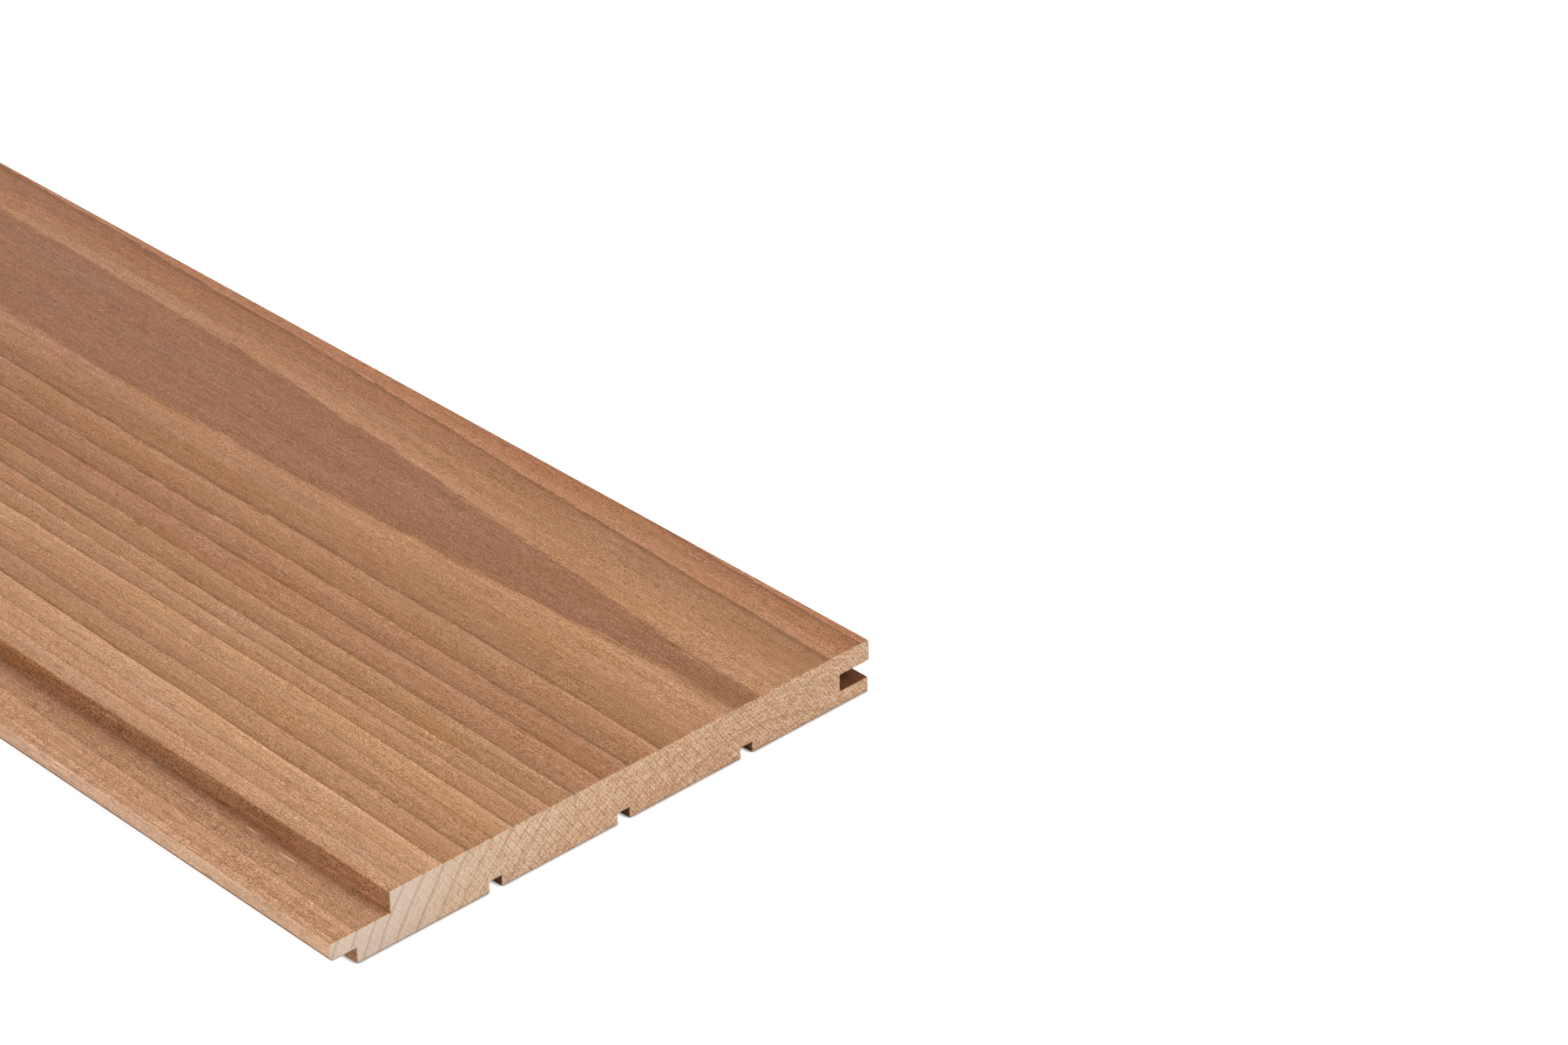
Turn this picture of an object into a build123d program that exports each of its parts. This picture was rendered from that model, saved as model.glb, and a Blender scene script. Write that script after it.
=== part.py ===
from build123d import *
import os

# A tongue-and-groove wall panelling board, planed from one piece of heat-treated hardwood.
# The board lies on its back with its face up. X runs along the grain, Y across the face from
# the tongue to the groove, and Z from the back to the face. The origin is the middle of the
# board's footprint, on the floor. All sizes are in millimetres.

# Stock
board_length = 2100
thickness = 15
body_width = 167  # from the tongue's shoulder to the end of the face lip

# Tongue side: the rebate leaves a wide shadow gap beside the neighbour's face lip
tongue_length = 8
tongue_thickness = 4.7
rebate_depth = 6  # from the face down to the top of the tongue
shadow_floor = 10.5  # from the tongue's shoulder to the wall of the rebate
tongue_tip_radius = 1.1  # lower corner of the tip, which leads into the groove
tongue_edge_radius = 0.5  # upper corner of the tip

# Groove side: the slot takes the tongue of the next board
fit_above = 0.1  # between the tongue and the face lip
fit_below = 0.3  # between the tongue and the back lip
groove_depth = 10.2  # from the end of the face lip to the bottom of the slot
groove_corner_radius = 0.8
back_lip_setback = 0.3  # the back lip ends this much short of the face lip
lip_chamfer = 0.7  # eases the lower edge of the face lip

# Relief grooves milled along the back, which keep the board flat
relief_count = 3
relief_pitch = 41
relief_width = 4
relief_depth = 3
relief_corner_radius = 0.5

# The planed edges of the face are lightly eased
arris_radius = 0.4

# Places across the section, measured from its middle, and heights above the back
overall_width = tongue_length + body_width
tip_y = -overall_width / 2
shoulder_y = tip_y + tongue_length
rebate_wall_y = shoulder_y + shadow_floor
lip_end_y = shoulder_y + body_width
groove_bottom_y = lip_end_y - groove_depth
body_middle_y = (shoulder_y + lip_end_y) / 2

tongue_top_z = thickness - rebate_depth
tongue_bottom_z = tongue_top_z - tongue_thickness
groove_top_z = tongue_top_z + fit_above
groove_floor_z = tongue_bottom_z - fit_below

LOW_LEFT = (Align.MIN, Align.MIN)
LOW_RIGHT = (Align.MAX, Align.MIN)


def corner(sketch, y, z):
    """The corner of the flat section nearest to a place across the width and a height."""
    return sketch.vertices().sort_by_distance((y, z))[0]


with BuildPart() as panel_board:
    with BuildSketch(Plane.YZ) as section:
        # the planed blank, as wide as the board with its tongue
        with Locations((tip_y, 0)):
            Rectangle(overall_width, thickness, align=LOW_LEFT)

        # the rebate in the face and the step in the back leave the tongue between them
        with Locations((tip_y, tongue_top_z)):
            Rectangle(tongue_length + shadow_floor, rebate_depth, align=LOW_LEFT, mode=Mode.SUBTRACT)
        with Locations((tip_y, 0)):
            Rectangle(tongue_length, tongue_bottom_z, align=LOW_LEFT, mode=Mode.SUBTRACT)

        # the groove, and the back lip trimmed shorter than the face lip
        with Locations((lip_end_y, groove_floor_z)):
            Rectangle(groove_depth, groove_top_z - groove_floor_z, align=LOW_RIGHT, mode=Mode.SUBTRACT)
        with Locations((lip_end_y, 0)):
            Rectangle(back_lip_setback, groove_floor_z, align=LOW_RIGHT, mode=Mode.SUBTRACT)

        # the relief grooves, spaced about the middle of the back
        with Locations((body_middle_y, relief_depth / 2)):
            with GridLocations(relief_pitch, 0, relief_count, 1):
                Rectangle(relief_width, relief_depth, mode=Mode.SUBTRACT)

        # the rounded and eased corners that the cutters leave
        relief_roofs = section.vertices().filter_by_position(Axis.Y, relief_depth, relief_depth)
        fillet(relief_roofs, relief_corner_radius)
        groove_corners = section.vertices().filter_by_position(Axis.X, groove_bottom_y, groove_bottom_y)
        fillet(groove_corners, groove_corner_radius)
        fillet(corner(section, tip_y, tongue_bottom_z), tongue_tip_radius)
        fillet(corner(section, tip_y, tongue_top_z), tongue_edge_radius)
        chamfer(corner(section, lip_end_y, groove_top_z), lip_chamfer)
        fillet(corner(section, rebate_wall_y, thickness), arris_radius)
        fillet(corner(section, lip_end_y, thickness), arris_radius)
    extrude(amount=board_length / 2, both=True)

panel_board.part.label = "panel_board"
os.makedirs("parts", exist_ok=True)
export_step(panel_board.part, "parts/panel_board.step")
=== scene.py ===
# %% [markdown]
# # A heat-treated hardwood panelling board
# This lesson dresses one wall panelling board. The board is planed from a single piece of
# light hardwood that was baked brown in a kiln, and it has a tongue along one edge, a wide
# shadow-gap rebate, a groove along the other edge, and three relief grooves in its back.
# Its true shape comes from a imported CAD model, which is loaded first and never moved. Here
# the same section is modelled again with finer rounding, and then it gets its wood: a solid
# pattern of growth rings that runs through the whole board, so that the lines on the face,
# in the rebate and on the sawn end all belong to one tree.

# %% Load the frame
import math

import bmesh
import bpy
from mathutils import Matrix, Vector


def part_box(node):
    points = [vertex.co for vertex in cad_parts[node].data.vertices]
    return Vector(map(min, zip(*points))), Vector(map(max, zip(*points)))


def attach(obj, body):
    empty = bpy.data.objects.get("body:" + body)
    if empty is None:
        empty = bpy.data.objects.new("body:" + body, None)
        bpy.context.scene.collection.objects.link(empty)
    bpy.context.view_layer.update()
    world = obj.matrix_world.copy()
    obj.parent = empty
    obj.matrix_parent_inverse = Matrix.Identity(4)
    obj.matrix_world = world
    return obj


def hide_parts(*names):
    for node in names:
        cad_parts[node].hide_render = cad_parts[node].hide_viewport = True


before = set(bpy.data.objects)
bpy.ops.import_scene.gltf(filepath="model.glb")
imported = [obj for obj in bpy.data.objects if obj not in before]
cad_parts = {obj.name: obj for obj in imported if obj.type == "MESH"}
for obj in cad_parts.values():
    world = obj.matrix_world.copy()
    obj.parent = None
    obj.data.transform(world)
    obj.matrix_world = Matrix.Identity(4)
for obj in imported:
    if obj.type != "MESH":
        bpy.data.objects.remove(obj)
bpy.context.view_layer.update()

board_low, board_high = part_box("panel_board")
MM = 0.001
print("board, mm:", [round(side / MM, 2) for side in board_high - board_low])

# %% [markdown]
# ## The section
# The real board is run through a moulder, whose cutters leave the same section all along its
# length. The length, width and thickness are read from the CAD node. The steps inside them are
# written here in millimetres, each once, and every place across the section follows from them.

# %% Sizes of the section
tongue_length = 8 * MM
shoulder_to_wall = 10.5 * MM  # from the tongue's shoulder to the wall of the rebate
rebate_depth = 6 * MM
tongue_thickness = 4.7 * MM
groove_depth = 10.2 * MM
groove_above_tongue = 0.1 * MM  # the slot is this much taller than the tongue above it
groove_below_tongue = 0.3 * MM
back_lip_setback = 0.3 * MM
relief_numbers = (-1, 0, 1)  # the relief grooves, counted from the tongue side
relief_pitch = 41 * MM
relief_width = 4 * MM
relief_depth = 3 * MM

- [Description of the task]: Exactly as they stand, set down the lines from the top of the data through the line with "groove_floor_z = tongue_bottom_z - fit_below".

- [Solved problem]:
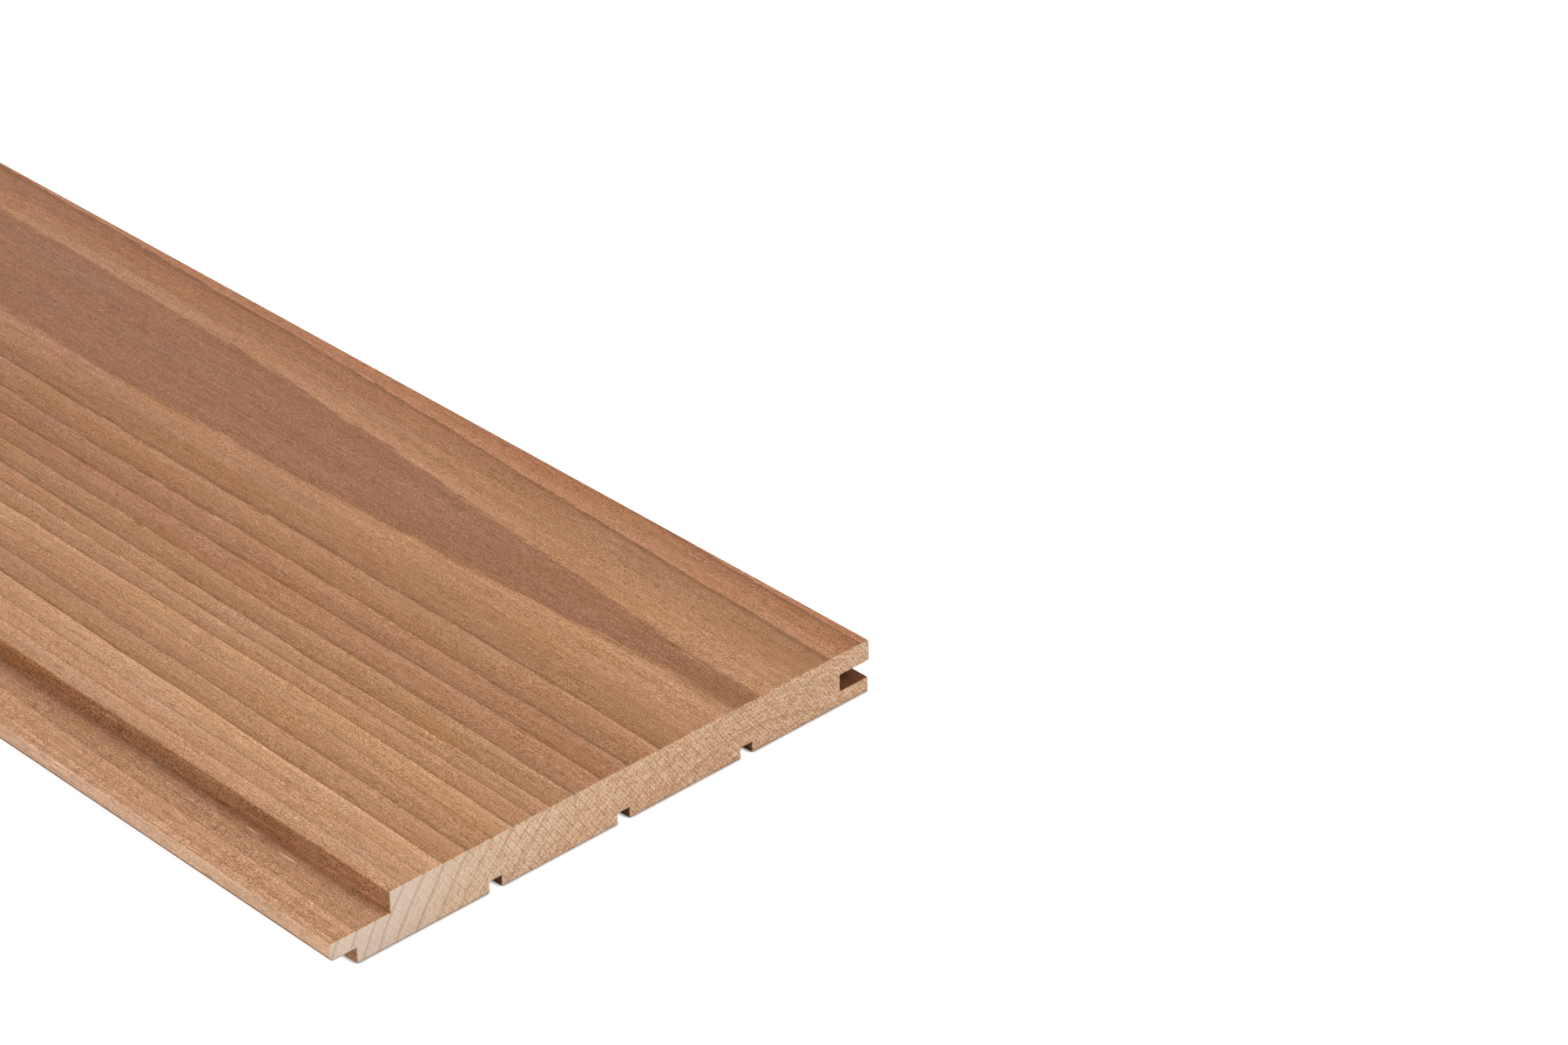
Turn this picture of an object into a build123d program that exports each of its parts. This picture was rendered from that model, saved as model.glb, and a Blender scene script. Write that script after it.
=== part.py ===
from build123d import *
import os

# A tongue-and-groove wall panelling board, planed from one piece of heat-treated hardwood.
# The board lies on its back with its face up. X runs along the grain, Y across the face from
# the tongue to the groove, and Z from the back to the face. The origin is the middle of the
# board's footprint, on the floor. All sizes are in millimetres.

# Stock
board_length = 2100
thickness = 15
body_width = 167  # from the tongue's shoulder to the end of the face lip

# Tongue side: the rebate leaves a wide shadow gap beside the neighbour's face lip
tongue_length = 8
tongue_thickness = 4.7
rebate_depth = 6  # from the face down to the top of the tongue
shadow_floor = 10.5  # from the tongue's shoulder to the wall of the rebate
tongue_tip_radius = 1.1  # lower corner of the tip, which leads into the groove
tongue_edge_radius = 0.5  # upper corner of the tip

# Groove side: the slot takes the tongue of the next board
fit_above = 0.1  # between the tongue and the face lip
fit_below = 0.3  # between the tongue and the back lip
groove_depth = 10.2  # from the end of the face lip to the bottom of the slot
groove_corner_radius = 0.8
back_lip_setback = 0.3  # the back lip ends this much short of the face lip
lip_chamfer = 0.7  # eases the lower edge of the face lip

# Relief grooves milled along the back, which keep the board flat
relief_count = 3
relief_pitch = 41
relief_width = 4
relief_depth = 3
relief_corner_radius = 0.5

# The planed edges of the face are lightly eased
arris_radius = 0.4

# Places across the section, measured from its middle, and heights above the back
overall_width = tongue_length + body_width
tip_y = -overall_width / 2
shoulder_y = tip_y + tongue_length
rebate_wall_y = shoulder_y + shadow_floor
lip_end_y = shoulder_y + body_width
groove_bottom_y = lip_end_y - groove_depth
body_middle_y = (shoulder_y + lip_end_y) / 2

tongue_top_z = thickness - rebate_depth
tongue_bottom_z = tongue_top_z - tongue_thickness
groove_top_z = tongue_top_z + fit_above
groove_floor_z = tongue_bottom_z - fit_below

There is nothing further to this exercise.